Constraint Rationale
T: Copy Enables torn-read detection without resource leaks; see Soundness
Power-of-two capacity Bitmask modulo (seq & mask) instead of expensive % division
Single producer Seqlock invariant requires exclusive write access; enforced via &mut self
Lossy on overflow When the ring wraps, oldest messages are silently overwritten; consumers detect via Lagged
Busy-spin recv() Lowest latency; use try_recv() with your own backoff if CPU usage matters

Comparison with Existing Work

Photon Ring disruptor-rs (v4) bus (jonhoo) crossbeam bounded
Pattern SPMC seqlock ring SP/MP sequence barriers SPMC broadcast MPMC bounded queue
Cross-thread latency 96–103 ns 133–174 ns
Publish cost 2–3 ns 12–24 ns
Allocation None None None None (bounded)
Consumer model Poll (try_recv) Callback + Poller API Poll Poll
Overflow Lossy (Lagged) Backpressure (blocks) Backpressure Backpressure
Multi-producer No Yes No Yes
no_std Yes No No No
Dependencies 2 (hashbrown, spin) 4 0 3

Note: Crossbeam bounded channels use backpressure (the sender blocks when the buffer is full), which prevents message loss but adds latency under contention.

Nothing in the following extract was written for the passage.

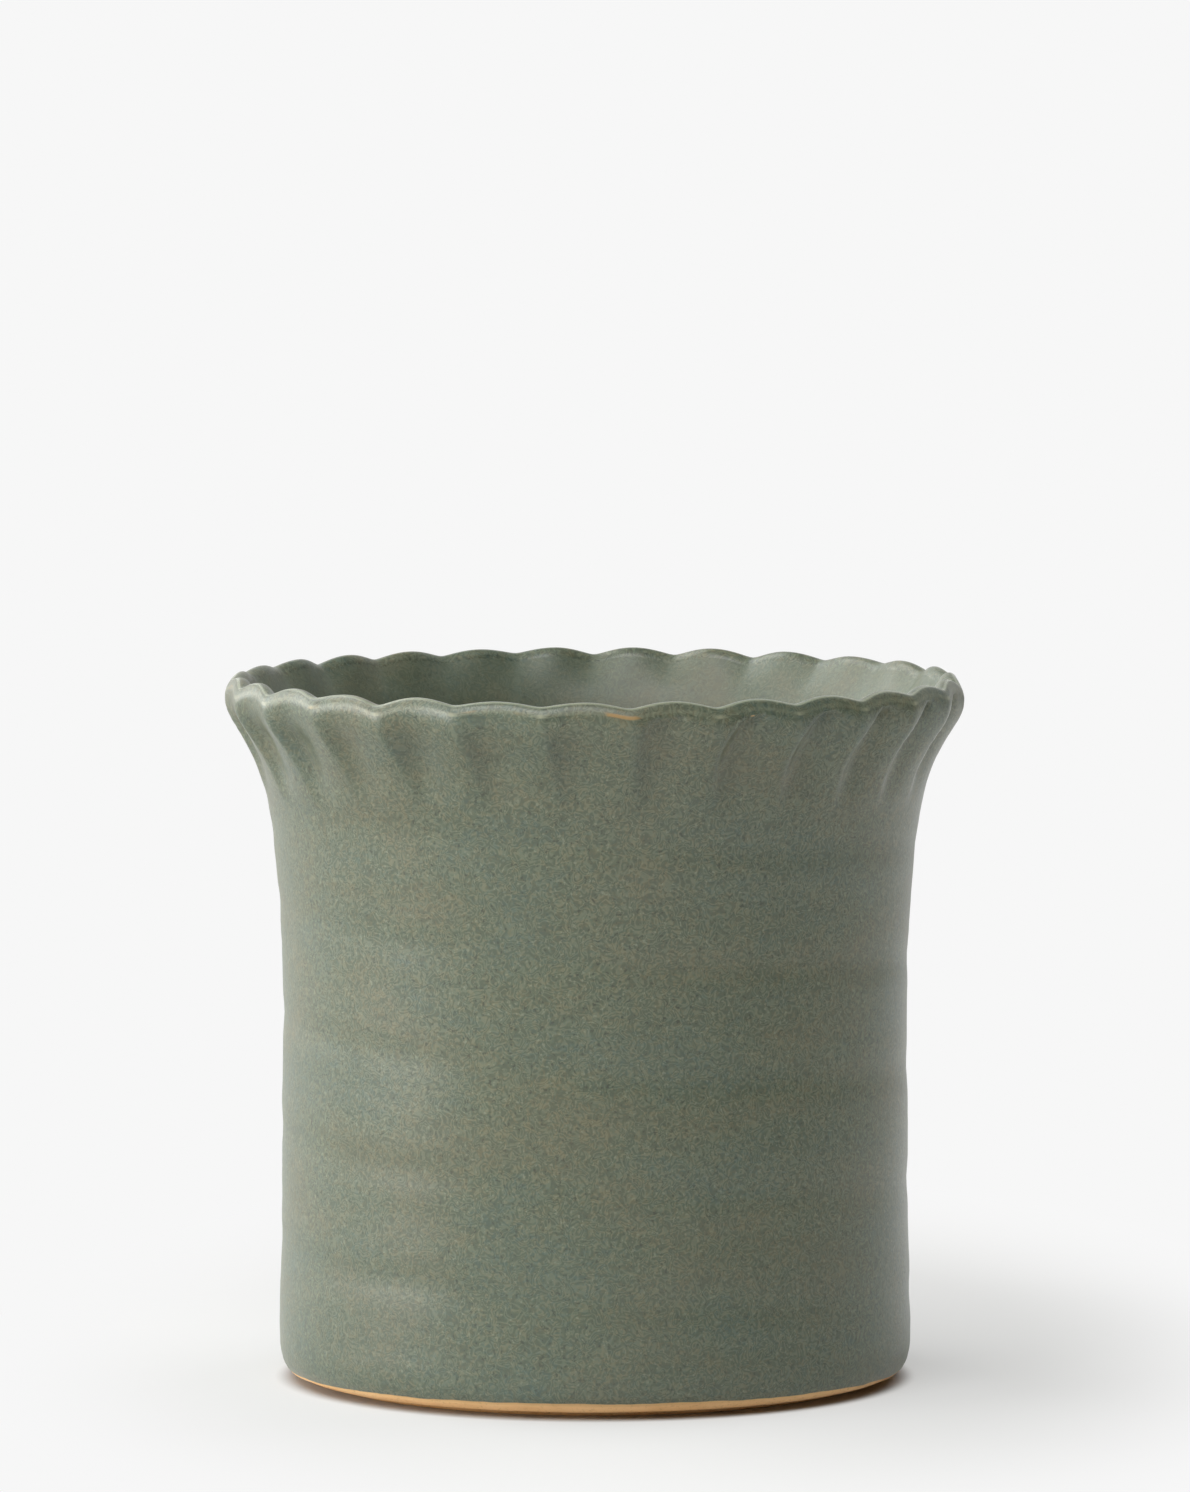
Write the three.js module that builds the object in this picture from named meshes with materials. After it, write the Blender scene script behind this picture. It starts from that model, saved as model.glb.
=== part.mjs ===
// A wheel-thrown stoneware pot for standing brushes in: a nearly straight, slightly waisted body, a flaring
// rim pressed into finger-wide flutes, a trimmed foot of bare clay, and a coat of glaze inside and out.
// Millimetres, +Z up. The origin is the middle of the foot's resting plane, on the wheel's axis.
import * as THREE from 'three';

// Outside of the glazed pot as [radius, height] at the crests between flutes, from the glaze line to the lip.
const OUTSIDE = [
  [58.35, 3.1], [59.2, 7], [58.6, 42], [58.3, 67], [58.9, 88], [61.1, 108.5], [63.4, 115], [66.6, 121.7],
  [69.15, 128.2],
];
// The lip, from its outer corner over its upper edge to where it turns down inside.
const LIP = [[68.85, 129.85], [67.1, 131.6], [65.95, 131.15]];
// Inside of the glazed pot, from under the lip, where the liner starts, to the edge of the flat floor.
const INSIDE = [
  [65.05, 130.1], [63, 127.3], [60.2, 122.4], [57, 112], [55, 98], [54.1, 80], [53.4, 20], [52.4, 12.5],
  [49.2, 8.9], [45, 8],
];
const FLOOR_TOP = 8;

// The trimmed foot, bare clay: a bevel under the glaze line, an undercut, a flat ring that the pot stands on
// and a shallow turned recess inside it, as [radius, height].
const FOOT = [[0, 1.4], [42, 1.4], [44, 0], [52, 0], [55.6, 0.8], [57.4, 2.6]];

const GLAZE_THICKNESS = 0.5;
const GLAZE_GAP = 0.4; // the glaze skins stand this far off the clay, so that the solids never touch

const FLUTES = 27;
const COLUMNS_PER_FLUTE = 4;
const FIRST_FLUTE = 0.361; // turns of the flute pattern at +X
// Fingers are never evenly spaced: [waves round the rim, drift in flutes, start in degrees].
const FLUTE_DRIFT = [[1, 0.052, -146], [2, 0.064, 67], [3, 0.031, 58]];
const FLUTE_LEAN = 0.013; // flutes sideways for each millimetre down from the lip

const SCOOP_DEPTH = 2.1; // how far a fingertip pushed the wall in, at the deepest
const SCOOP_FOOT = 104; // heights where a scoop fades out and where it is deepest
const SCOOP_DEEPEST = 122;
const LIP_SHARE = 0.6; // of the scoop's depth that is left at the lip
const INSIDE_SHARE = 0.5; // of the scoop that shows as a bulge on the inside
const SCOOP_SKEW = 1.5; // above 1 a scoop is steeper on the side where the finger went in
const CREST_ROUNDING = 0.18;
const SCALLOP_RISE = 1.2; // a scoop's edge stands this far above a crest's

const smoothstep = THREE.MathUtils.smoothstep;
const radians = THREE.MathUtils.degToRad;

function drift(angle) {
  return FLUTE_DRIFT.reduce((sum, [waves, size, start]) => sum + size * Math.sin(waves * angle + radians(start)), 0);
}

// The angle round the pot where the flute pattern has come to a given count of flutes.
function angleAt(flutes) {
  let angle = 0;
  for (let step = 0; step < 8; step++) {
    angle = (2 * Math.PI * (flutes - FIRST_FLUTE - drift(angle))) / FLUTES;
  }
  return angle;
}

// Depth of a scoop across its width: 0 on the crests at either side, 1 at the deepest.
function scoopAcross(flutes) {
  const along = flutes - Math.floor(flutes);
  const wave = Math.sin(Math.PI * (1 - Math.pow(1 - along, SCOOP_SKEW)));
  const rounded = Math.hypot(wave, CREST_ROUNDING) - CREST_ROUNDING;
  return rounded / (Math.hypot(1, CREST_ROUNDING) - CREST_ROUNDING);
}

function scoopDepth(height) {
  const fade = 1 - (1 - LIP_SHARE) * smoothstep(height, SCOOP_DEEPEST, LIP[0][1]);
  return SCOOP_DEPTH * smoothstep(height, SCOOP_FOOT, SCOOP_DEEPEST) * fade;
}

// Across the lip a scoop passes from its full depth to what shows inside.
function lipShare(index) {
  return 1 - ((1 - INSIDE_SHARE) * (index + 1)) / (LIP.length + 1);
}

// The glazed surface as one line of stations, from the glaze line over the lip to the middle of the floor.
const stations = [
  ...OUTSIDE.map(([radius, height]) => ({ radius, height, share: 1 })),
  ...LIP.map(([radius, height], index) => ({ radius, height, share: lipShare(index) })),
  ...INSIDE.map(([radius, height]) => ({ radius, height, share: INSIDE_SHARE })),
  { radius: 0, height: FLOOR_TOP, share: 0 },
];
const LIP_END = OUTSIDE.length + LIP.length; // the first station inside the pot

// A station moved into the wall by a depth, square to the surface.
function inset(index, depth) {
  const here = stations[index];
  const before = stations[Math.max(index - 1, 0)];
  const after = stations[Math.min(index + 1, stations.length - 1)];
  const along = new THREE.Vector2(after.radius - before.radius, after.height - before.height).normalize();
  const onAxis = here.radius === 0;
  return {
    radius: onAxis ? 0 : here.radius - along.y * depth,
    height: here.height + (onAxis ? -1 : along.x) * depth,
    share: here.share,
  };
}

function insetRun(first, last, depth) {
  const run = [];
  for (let index = first; index <= last; index++) run.push(inset(index, depth));
  return run;
}

function pointOn(station, column) {
  const flutes = column / COLUMNS_PER_FLUTE;
  const down = LIP[1][1] - Math.max(station.height, SCOOP_FOOT);
  const angle = angleAt(flutes + FLUTE_LEAN * down);
  const scoop = scoopAcross(flutes);
  const radius = station.radius - station.share * scoopDepth(station.height) * scoop;
  const rise = SCALLOP_RISE * (scoop - 0.5) * smoothstep(station.height, SCOOP_DEEPEST - 8, LIP[0][1]);
  return [radius * Math.cos(angle), radius * Math.sin(angle), station.height + (station.share ? rise : 0)];
}

// Turns a line of stations into a closed skin. The section goes up its outer side and down its inner side,
// and either starts and ends on the axis or closes on itself.
function turned(section) {
  const columns = FLUTES * COLUMNS_PER_FLUTE;
  const positions = [];
  const rows = section.map((station) => {
    const first = positions.length / 3;
    const count = station.radius === 0 ? 1 : columns;
    for (let column = 0; column < count; column++) {
      positions.push(...(count === 1 ? [0, 0, station.height] : pointOn(station, column)));
    }
    return (column) => first + (column % count);
  });
  const faces = [];
  const closesOnItself = section[0].radius !== 0;
  for (let row = 0; row < rows.length - (closesOnItself ? 0 : 1); row++) {
    const low = rows[row];
    const high = rows[(row + 1) % rows.length];
    for (let column = 0; column < columns; column++) {
      const corners = [low(column), low(column + 1), high(column + 1), high(column)];
      if (corners[0] !== corners[1]) faces.push(corners[0], corners[1], corners[2]);
      if (corners[2] !== corners[3]) faces.push(corners[0], corners[2], corners[3]);
    }
  }
  const geometry = new THREE.BufferGeometry();
  geometry.setAttribute('position', new THREE.Float32BufferAttribute(positions, 3));
  geometry.setIndex(faces);
  geometry.computeVertexNormals();
  return geometry;
}

// Floor, wall, fluted rim and foot in one thrown and trimmed piece.
function clayBody() {
  const foot = FOOT.map(([radius, height]) => ({ radius, height, share: 0 }));
  const under = insetRun(0, stations.length - 1, GLAZE_GAP + GLAZE_THICKNESS);
  return turned([...foot, ...under]);
}

// A skin of glaze over a run of stations, closed along its edges or on the axis.
function glazeSkin(first, last) {
  const face = insetRun(first, last, 0);
  const back = insetRun(first, last, GLAZE_THICKNESS);
  back.reverse();
  return turned(face.at(-1).radius === 0 ? [...back, ...face] : [...face, ...back]);
}

function outerGlaze() {
  return glazeSkin(0, LIP_END - 1);
}

function innerGlaze() {
  return glazeSkin(LIP_END, stations.length - 1);
}

function piece(name, geometry, color, roughness) {
  const mesh = new THREE.Mesh(geometry, new THREE.MeshStandardMaterial({ color, roughness, metalness: 0 }));
  mesh.name = name;
  return mesh;
}

const pot = new THREE.Group();
pot.name = 'fluted_brush_pot';
pot.add(piece('clay_body', clayBody(), 0xd8ac74, 0.85));
pot.add(piece('outer_glaze', outerGlaze(), 0x74806f, 0.45));
pot.add(piece('inner_glaze', innerGlaze(), 0x7b8875, 0.4));

export default pot;
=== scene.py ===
"""A wheel-thrown stoneware brush pot with a finger-fluted rim.

The clay, the outer glaze and the liner are each turned from a section line by one Geometry Nodes tree, which
also presses the flutes into the rim and leaves the throwing rings. Metres, +Z up, the foot stands on Z = 0.
"""
import math

import bpy
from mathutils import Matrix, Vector
from mathutils.geometry import interpolate_bezier


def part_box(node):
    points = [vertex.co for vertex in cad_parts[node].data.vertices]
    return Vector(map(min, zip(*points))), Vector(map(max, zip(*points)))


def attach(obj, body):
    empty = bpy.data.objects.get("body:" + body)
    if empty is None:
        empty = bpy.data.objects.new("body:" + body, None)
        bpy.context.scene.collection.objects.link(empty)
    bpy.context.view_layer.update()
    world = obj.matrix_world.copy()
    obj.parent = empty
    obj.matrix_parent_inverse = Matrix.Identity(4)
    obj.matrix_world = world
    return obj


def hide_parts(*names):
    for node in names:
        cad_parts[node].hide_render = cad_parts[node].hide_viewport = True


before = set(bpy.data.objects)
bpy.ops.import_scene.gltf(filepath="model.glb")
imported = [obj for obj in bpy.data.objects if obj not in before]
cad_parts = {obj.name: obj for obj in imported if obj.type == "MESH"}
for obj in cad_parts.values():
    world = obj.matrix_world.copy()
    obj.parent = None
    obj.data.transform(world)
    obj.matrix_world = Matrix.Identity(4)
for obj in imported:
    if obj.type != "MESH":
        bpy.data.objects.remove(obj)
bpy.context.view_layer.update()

MM = 0.001

# ------------------------------------------------------------------ the pot's measures, in millimetres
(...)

Photon Ring uses lossy semantics — the producer never blocks, but slow consumers miss messages.

Running Benchmarks

# Full benchmark suite (includes disruptor comparison)
cargo bench

# Market data throughput example
cargo run --release --example market_data

# Run the test suite
cargo test

# MIRI soundness check (requires nightly)
cargo +nightly miri test --test correctness -- --test-threads=1

Platform Support

Platform Core ring Affinity Hugepages Notes
x86_64 Linux Yes Yes Yes Full support
x86_64 macOS Yes Yes No
x86_64 Windows Yes Yes No
aarch64 Linux Yes Yes Yes
aarch64 macOS (Apple Silicon) Yes Yes No M1/M2/M3/M4
wasm32 Yes No No Core channel only
FreeBSD / NetBSD Yes Yes No
Android Yes Yes No
32-bit ARM (Cortex-M) No No No Requires AtomicU64

License

Licensed under the Apache License, Version 2.0.